═════ DATA EXTRACT
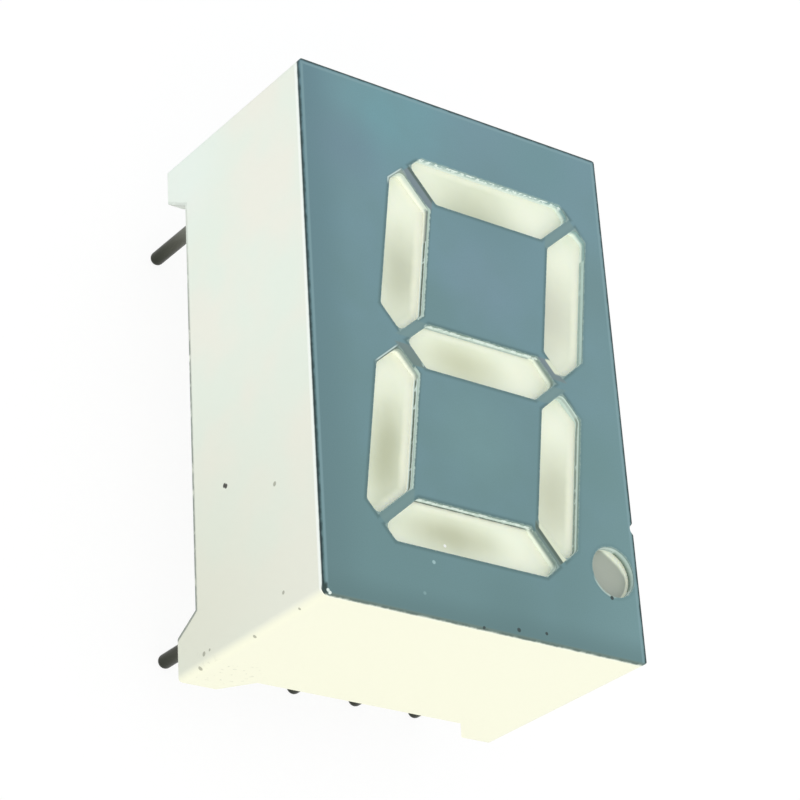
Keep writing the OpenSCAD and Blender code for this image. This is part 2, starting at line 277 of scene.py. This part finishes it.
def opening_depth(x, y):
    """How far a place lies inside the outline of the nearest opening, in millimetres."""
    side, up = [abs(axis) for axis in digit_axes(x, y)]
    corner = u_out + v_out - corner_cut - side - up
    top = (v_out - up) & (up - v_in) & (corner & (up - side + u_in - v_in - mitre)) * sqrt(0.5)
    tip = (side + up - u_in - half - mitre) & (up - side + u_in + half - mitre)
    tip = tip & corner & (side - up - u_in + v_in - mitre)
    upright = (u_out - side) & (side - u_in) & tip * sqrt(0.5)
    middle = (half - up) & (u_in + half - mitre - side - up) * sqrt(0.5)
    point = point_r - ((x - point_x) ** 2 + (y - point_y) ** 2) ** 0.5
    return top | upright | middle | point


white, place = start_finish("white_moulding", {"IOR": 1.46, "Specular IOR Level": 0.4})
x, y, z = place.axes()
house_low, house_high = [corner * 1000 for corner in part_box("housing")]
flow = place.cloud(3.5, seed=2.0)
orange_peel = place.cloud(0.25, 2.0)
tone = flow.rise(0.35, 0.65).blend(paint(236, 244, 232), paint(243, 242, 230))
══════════
EXERCISE REQUIREMENTS
Output every line above without altering anything.

SOLUTION
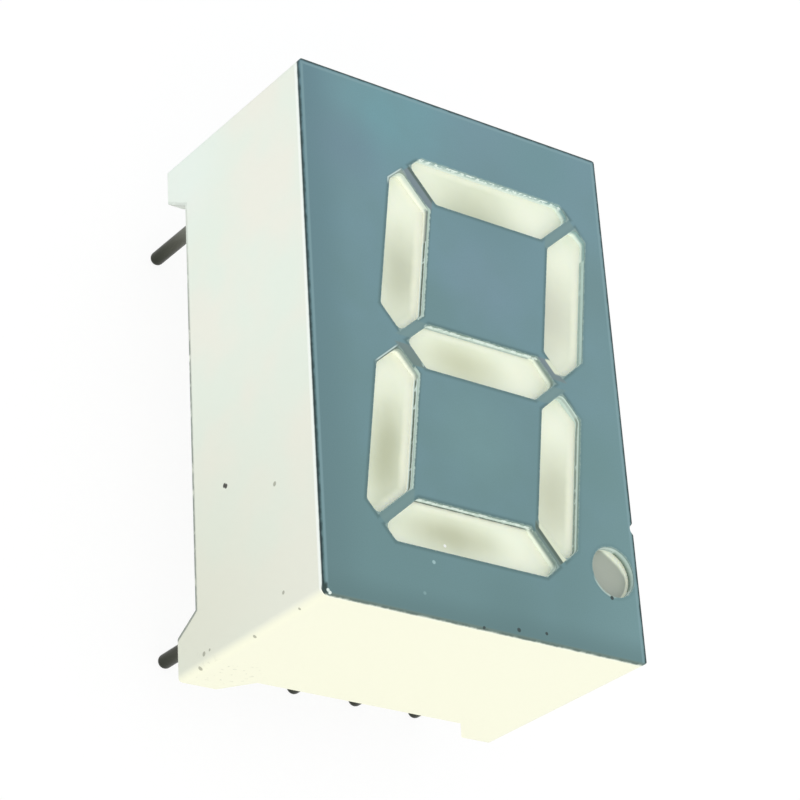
Keep writing the OpenSCAD and Blender code for this image. This is part 2, starting at line 277 of scene.py. This part finishes it.
def opening_depth(x, y):
    """How far a place lies inside the outline of the nearest opening, in millimetres."""
    side, up = [abs(axis) for axis in digit_axes(x, y)]
    corner = u_out + v_out - corner_cut - side - up
    top = (v_out - up) & (up - v_in) & (corner & (up - side + u_in - v_in - mitre)) * sqrt(0.5)
    tip = (side + up - u_in - half - mitre) & (up - side + u_in + half - mitre)
    tip = tip & corner & (side - up - u_in + v_in - mitre)
    upright = (u_out - side) & (side - u_in) & tip * sqrt(0.5)
    middle = (half - up) & (u_in + half - mitre - side - up) * sqrt(0.5)
    point = point_r - ((x - point_x) ** 2 + (y - point_y) ** 2) ** 0.5
    return top | upright | middle | point


white, place = start_finish("white_moulding", {"IOR": 1.46, "Specular IOR Level": 0.4})
x, y, z = place.axes()
house_low, house_high = [corner * 1000 for corner in part_box("housing")]
flow = place.cloud(3.5, seed=2.0)
orange_peel = place.cloud(0.25, 2.0)
tone = flow.rise(0.35, 0.65).blend(paint(236, 244, 232), paint(243, 242, 230))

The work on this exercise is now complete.